Commodity prices so far in 2016 have risen significantly in 2Q2016 from 1Q2016, with West Texas Intermediate averaging $45.30/bbl from $33.40 and Henry Hub at $2.10/Mcf from $1.96/Mcf. Correlating cash cost components (LOE, taxes) with the blended price, cash costs likely rose 20% in 2Q2016, Brackett said.

Wells Fargo Securities LLC highlighted the structural improvements to operations, noting that the downturn has created a “Darwinian environment, of sorts, where only the fittest from a cost, efficiency, and cash flow perspective survive.

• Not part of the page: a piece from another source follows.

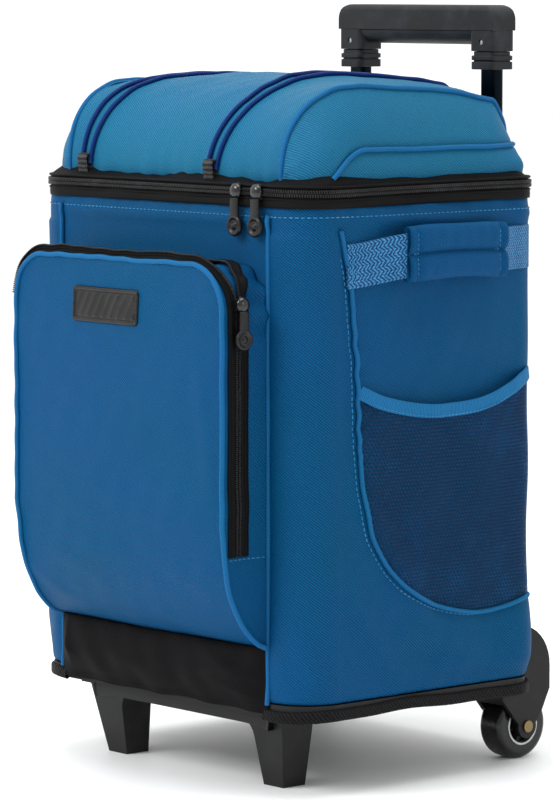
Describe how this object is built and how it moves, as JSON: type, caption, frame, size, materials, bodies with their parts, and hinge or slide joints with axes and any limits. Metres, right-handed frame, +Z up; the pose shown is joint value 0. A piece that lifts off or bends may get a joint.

Out of necessity, E&Ps have become much more efficient than they were 18, 12, and even six months ago,” analysts David Tameron and Gordon Douthat said.

E&Ps now are able to generate returns at lower commodity prices, and $55/bbl oil today implies the “same returns” as $80-90 oil,” Tameron said.

“This is important because it implies a degree of downside protection related to commodity price movements; there is greater upside exposure in a commodity bull market regardless of rebounding service costs given that much of the improvement is structural and less likely to reverse; and there is better stability of returns, at least in theory, associated with greater horizontal drilling expertise.”

More efficient drilling and right-sized cost structures have bolstered margins to date this year, and that should continue even with pressures from rebounding commodity prices.

“This implies that, even if we see some reversal on certain expenditures (i.e. service costs, LOE), returns will have greater leverage to commodity price upside in the future,” Tameron said. “In other words, there could be a period in which E&Ps earn outsized returns,” which is the nature of a commodity/cyclical business.

The argument can be made that consensus forward margins are too conservative as commodity/cyclical business margins “often seem to go lower and higher than people expect,” he said. “Given the technological and learning expected within the E&P industry, we could easily see a situation where we get a period of higher prices and better than expected margins over the next year or so.”